I am solving previous year quiz problem of my class and I am unable to solve this question in linear algebra.
Let $A \in M_{m \times n}(\Bbb{R})$ and let $b_0 \in \Bbb{R}^m$. Suppose the system of equations $Ax = b_0$ has a unique solution. Which of the following statement(s) is/are true?
- $Ax = b$ has a solution for every $b \in \Bbb{R}^m$.
- If $Ax = b$ has a solution then it is unique.
- $Ax = 0$ has a unique solution.
- $A$ has rank $m$.
( Multiple answers can be correct)
Answer is :
2, 3
I know the theorem that if $A$ is invertible then $Ax=0$ has only trivial solution and $A$ has rank $m$ and then $Ax=b$ has a solution for every $b \in \mathbb{R}^m$. But the problem is, how I can be sure if $A$ is invertible?
Kindly help.
Let $x_0$ be the unique solution of the equation $Ax = b_0$.
1)) For instance, consider Michael Hoppe’s example. Let $m=2$, $n=1$, $A=b_0=\begin{pmatrix} 1 \\ 0\end{pmatrix}$. It is easy to check that $x_0=1$. Since $A\Bbb R^n=\left\{\begin{pmatrix} \lambda \\ 0\end{pmatrix}:\lambda\in\Bbb R \right\}$, an equation $Ax=\begin{pmatrix} 1 \\ 1\end{pmatrix}$ has no solutions.

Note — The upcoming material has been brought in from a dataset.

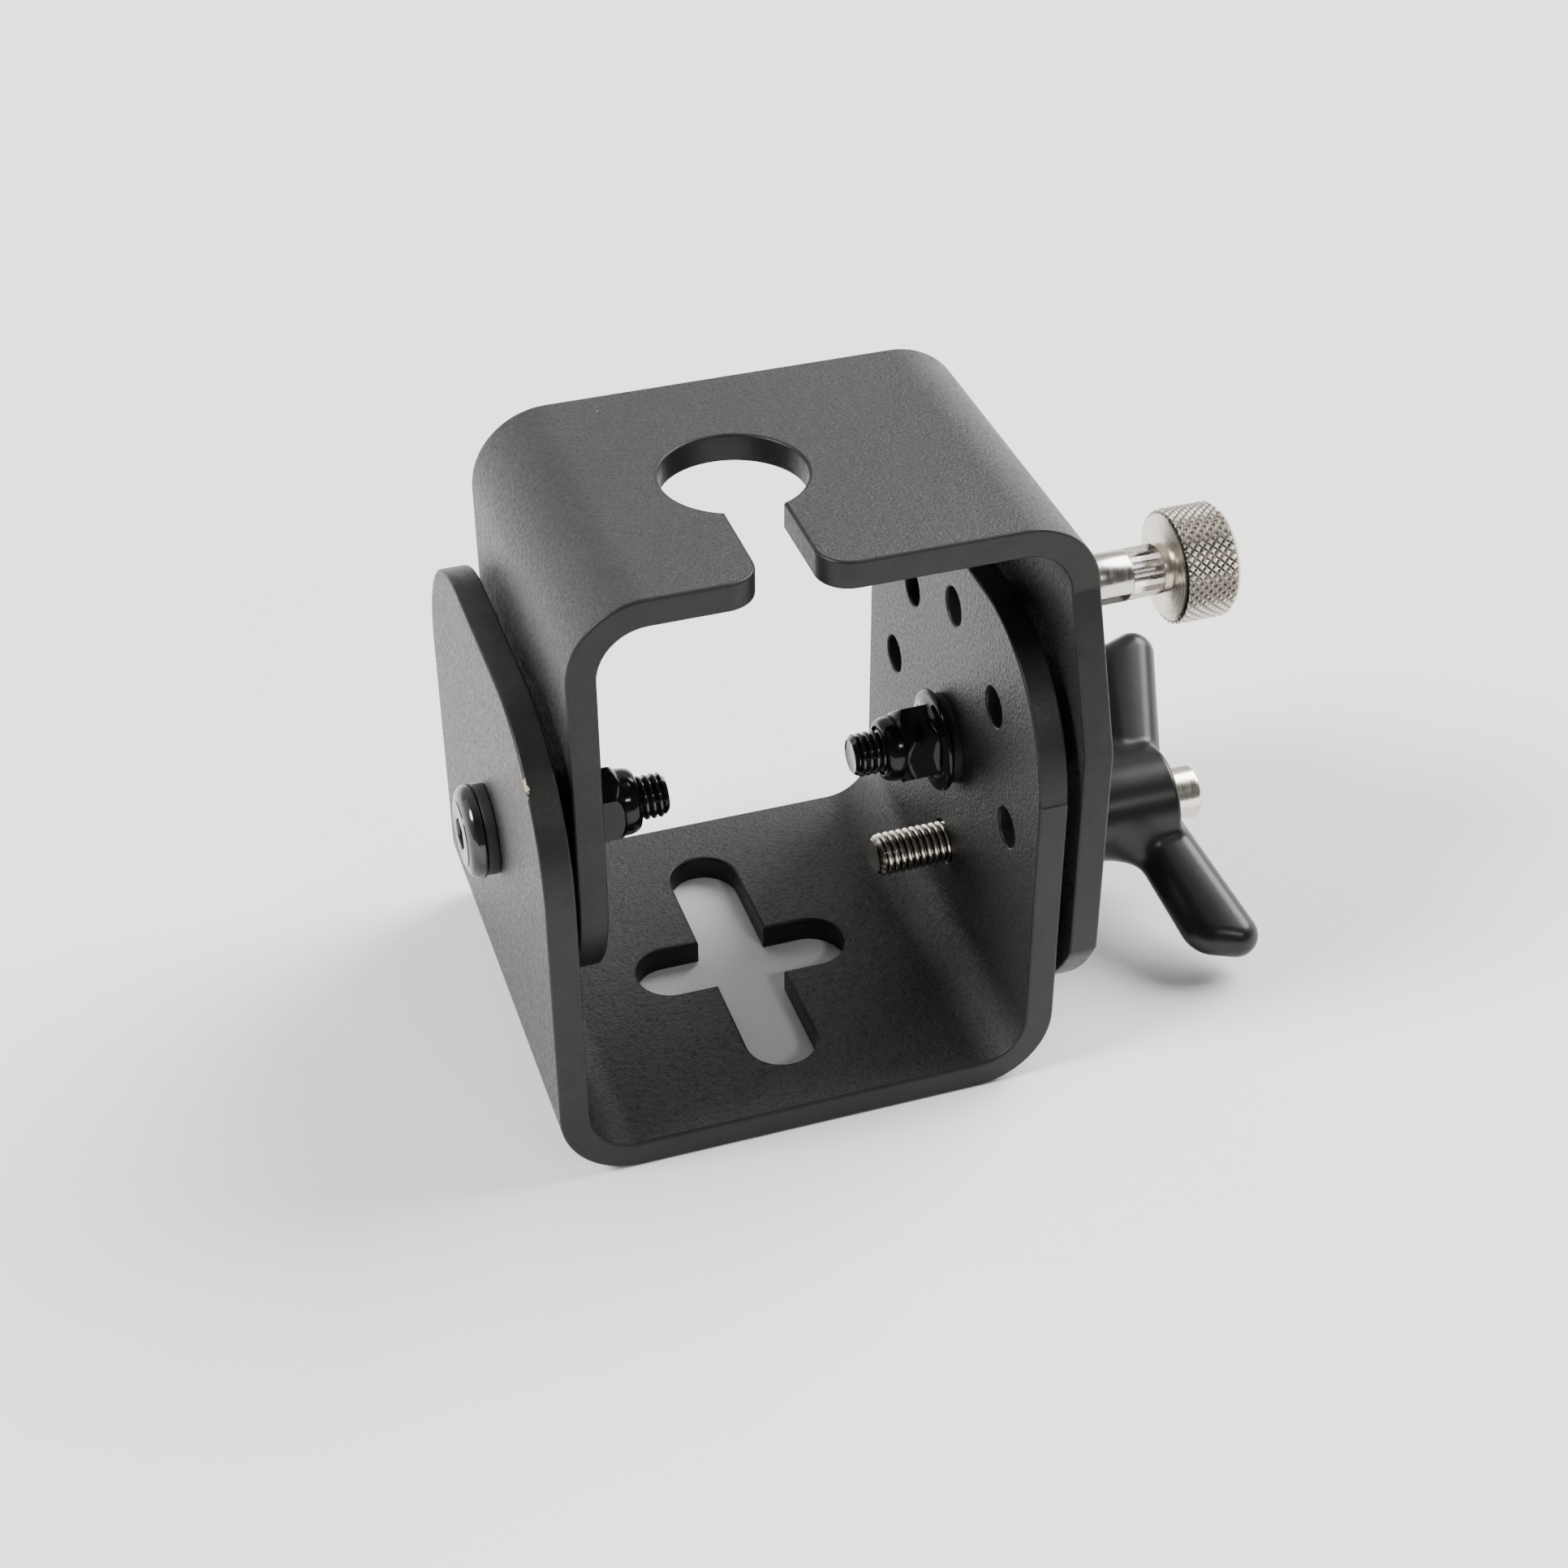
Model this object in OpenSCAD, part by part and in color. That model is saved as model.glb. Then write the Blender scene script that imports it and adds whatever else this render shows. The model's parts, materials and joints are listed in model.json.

2)) Yes. Indeed, if $b\in\Bbb R^m$, $Ax=b$, and $Ax’=b$ then $A(x-x’+x_0)=Ax-Ax’+Ax_0=b-b+b_0$, so $x-x’+x_0=x_0$ and thus $x=x’$.
3)) We assume that $0$ from the question is a vector in $\Bbb R^m$. Then the answer is positive. Indeed, we have $A0=0$, and by (2), $0$ is a unique solution of the equation.
4)) The matrix $A$ from (1) has rank $1<2=m$.